Визуально это была совсем другая история. Самира походила на сыщика, как тыква с Хэллоуина на китайскую вазу. Глаза, жирно подведенные черным карандашом, придавали ей вид одновременно чарующий и пугающий. Темные волосы были подстрижены кое-как, а экстравагантный прикид – виниловые брюки, кожаная куртка с заклепками и черная футболка – придавали ей вид скорее хозяйки маникюрного салона, чем следователя судебной полиции. Она жевала резинку, а пред тем как объявить результаты осмотра, выдула большой пузырь и громко его хлопнула.
– Это пугает…
– А где судмедэксперт?
– Она уже в дороге, – ответил Венсан Эсперандье.
Она… На весь институт судебно-медицинской экспертизы Тулузы была всего одна женщина: доктор Фатия Джеллали. Компетентная и профессиональная до кончиков ногтей. Так что новость была хорошая.

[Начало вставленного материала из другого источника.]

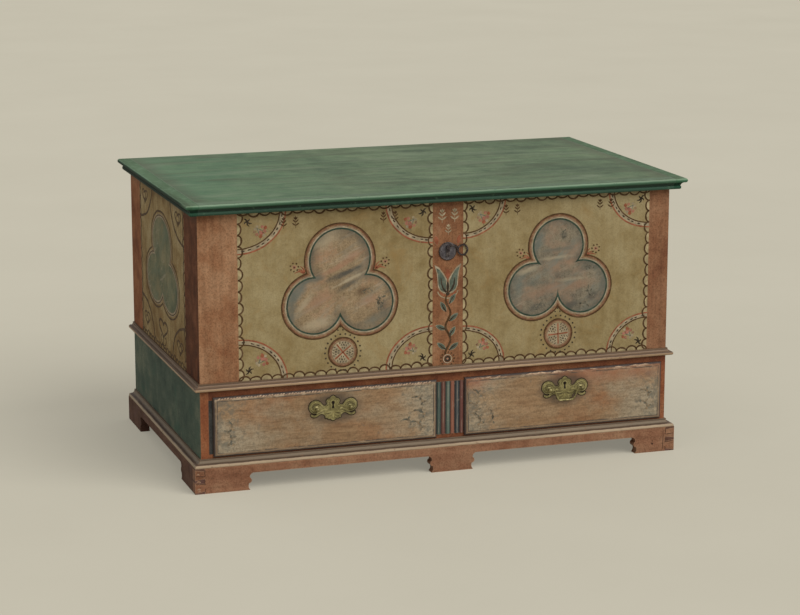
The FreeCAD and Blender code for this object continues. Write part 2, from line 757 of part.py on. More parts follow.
def posts(name, x, y, bored):
    """A pair of posts with round heads; bored heads carry a bail."""
    solids = []
    for sign in (-1, 1):
        px = x + sign * post_spacing / 2
        post = rod(px, y, plate_height, post_radius, post_reach, V(0, -1, 0))
        head = Part.makeSphere(post_head_radius, V(px, y - post_reach, plate_height))
        post = post.fuse(head)
        if bored:
            post = post.cut(rod(px - 2 * post_head_radius, y - post_reach, plate_height,
                                bail_radius + bail_clearance, 4 * post_head_radius,
                                V(1, 0, 0)))
        solids.append(post.removeSplitter())
    save(f"{name}_posts", *solids)


def bail(name, x, y):
    """A swan-neck bail whose ends turn in the posts' heads."""
    by = y - post_reach
    half = post_spacing / 2 + post_head_radius - 1
    neck = post_spacing / 2 - post_head_radius - 5
    shape = [(-half, 0), (-neck, 0), (-neck + 5, -13), (-bail_half_width, -bail_drop),
             (bail_half_width, -bail_drop), (neck - 5, -13), (neck, 0), (half, 0)]
    path = round_path([V(x + u, by, plate_height + z) for u, z in shape],
                      [5.0, 14.0, 6.0, 6.0, 14.0, 5.0])
    ring = Part.Wire(Part.makeCircle(bail_radius, V(x - half, by, plate_height), V(1, 0, 0)))
    wire = path.makePipeShell([ring], True, False)
    save(f"{name}_bail", wire)


def drawers():
    """Both drawers. The left one has lost its bail, so its posts are plain."""
    left_x = sum(left_opening) / 2 + plate_offset
    right_x = sum(right_opening) / 2
    face = drawer("drawer_left", *left_opening, left_x)
    posts("drawer_left", left_x, face, False)
    face = drawer("drawer_right", *right_opening, right_x)
    posts("drawer_right", right_x, face, True)
    bail("drawer_right", right_x, face)


case_boards(*case_ends())
mitred_set("waist_moulding", waist_profile(), rail_top, waist_height, waist_projection)
mitred_set("base_moulding", base_profile(), base_top, base_moulding_height,
           base_moulding_projection)
base_boards()
foot_blocks()
lid()
hinges()
lock_and_escutcheon()
till()
drawers()
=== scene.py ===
from math import atan2, cos, degrees, hypot, pi, radians, sin, sqrt, tau

import bmesh
import bpy
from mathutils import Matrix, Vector, noise


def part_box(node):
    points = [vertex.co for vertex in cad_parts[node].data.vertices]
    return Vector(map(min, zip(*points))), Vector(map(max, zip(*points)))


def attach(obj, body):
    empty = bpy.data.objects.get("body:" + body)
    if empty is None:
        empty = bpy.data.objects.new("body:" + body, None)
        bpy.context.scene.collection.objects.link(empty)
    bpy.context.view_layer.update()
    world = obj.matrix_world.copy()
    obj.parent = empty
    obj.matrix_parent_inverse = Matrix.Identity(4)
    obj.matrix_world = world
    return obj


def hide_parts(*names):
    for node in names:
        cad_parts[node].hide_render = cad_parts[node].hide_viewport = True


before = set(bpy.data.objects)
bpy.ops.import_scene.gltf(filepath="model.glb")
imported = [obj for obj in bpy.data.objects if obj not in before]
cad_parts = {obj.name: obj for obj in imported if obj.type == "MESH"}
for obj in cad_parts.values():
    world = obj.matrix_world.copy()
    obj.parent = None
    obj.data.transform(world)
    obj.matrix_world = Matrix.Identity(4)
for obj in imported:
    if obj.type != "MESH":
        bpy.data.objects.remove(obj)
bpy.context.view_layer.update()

noise.seed_set(4)

# ---- the camera, in degrees, metres and pixels of an 800 x 615 frame
IMAGE_WIDTH = 800
FOCAL_PIXELS = 2380
CAMERA_AZIMUTH = -18.5
CAMERA_ELEVATION = 12.3
CAMERA_DISTANCE = 6.1
CAMERA_TARGET = Vector((0.0137, 0.0, 0.3343))

# ---- places read from the frame
front_low, front_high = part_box("front_board")
end_low, end_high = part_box("end_left")
waist_low, waist_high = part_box("waist_moulding_front")
base_mould_low, base_mould_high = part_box("base_moulding_front")
lid_low, lid_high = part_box("lid_board")
disc_low, disc_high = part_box("escutcheon")
FRONT_Y = front_low[1]
BACK_Y = end_high[1]
HALF = front_high[0]
WAIST_TOP = waist_high[2]
LID_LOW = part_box("lid_moulding_front")[0][2]
LOCK_X = (disc_low[0] + disc_high[0]) / 2
LOCK_Z = (disc_low[2] + disc_high[2]) / 2
# paint runs a little way behind the mouldings
PAINT_LOW, PAINT_TOP = WAIST_TOP - 0.004, front_high[2] - 0.0005
LOWER_LOW, LOWER_TOP = base_mould_high[2] - 0.003, waist_low[2] + 0.004

# ---- the painted layout, in metres
MM = 0.001
STILE_X = 0.019               # middle of the centre stile
PANELS_FRONT = ((-0.504, -0.02), (0.058, 0.547))
PANEL_END = (FRONT_Y + 0.133, FRONT_Y + 0.612)
FILM = 0.15 * MM              # thickness of a coat of paint
STROKE = 0.28 * MM            # how far a stroke stands off the board
LEVEL = 0.015 * MM            # each colour of a palette stands this much above the last
SINK = 0.05 * MM              # how deep a coat starts inside its board
WANDER = 45.0                 # how closely the wavers of a brushed line follow each other
SCALLOP_PITCH = 0.0265
SCALLOP_BULGE = 0.0105


# ==== materials
WHITE = (255, 255, 255)


def colour(tint):
    """A screen colour, 0 to 255, as linear RGBA; a linear one is left as it is."""
    if len(tint) == 4:
        return tint
    return (*(c / 255 / 12.92 if c <= 10 else ((c / 255 + 0.055) / 1.055) ** 2.4
              for c in tint), 1.0)


def shade(tint, ratio, lift=0.0):
    """A colour made darker or lighter by a ratio."""
    return (*(min(1.0, c * ratio + lift) for c in colour(tint)[:3]), 1.0)


class Signal:
    """A node's output, which can be added to and multiplied as a number can."""

    def __init__(self, tree, socket):
        self.tree = tree
        self.socket = socket

    def __abs__(self):
        return self.tree.math("ABSOLUTE", self)

    def step(self, low, high):
        """0 below low, 1 above high, and a line between them."""
        return self.tree.add("MapRange", {"Value": self, "From Min": low, "From Max": high},
                             "Result", clamp=True)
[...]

Венсан выглядел побледневшим – видно, это зрелище и его тоже потрясло.
Один из техников склонился над кровавым пятном на матрасе, предварительно смочив его небольшим количеством физраствора, прежде чем взять мазок на анализ. Сервас наклонился к краю кровати: он только что там что-то нашел. На самом краю матраса. Там, где бессильно свешивалась рука убитого.
Деталь необычная. Несообразная общей картине. Непостижимая.
Это была нарисованная кровью спираль…
Можно было подумать, что покойный, хотя его рука была пристегнута ремнем с металлической пряжкой, нарисовал спираль ногтем, обмакнув палец в кровь, не успевшую свернуться.
Что это? Чисто рефлекторный жест или оставленное им послание?
Сервас выпрямился. Он почувствовал, что здесь произошло что-то необычное. Это дело не было похоже на другие. Мартен зна́ком подозвал фотографа и указал ему на символ. Сверкнула вспышка.
Подошел Эсперандье и тоже наклонился над странным символом, ясно различимым на фоне запекшейся темной крови.
Великолепно прорисованная спираль…
– Ого! Это еще что за фильм ужасов? – произнес он.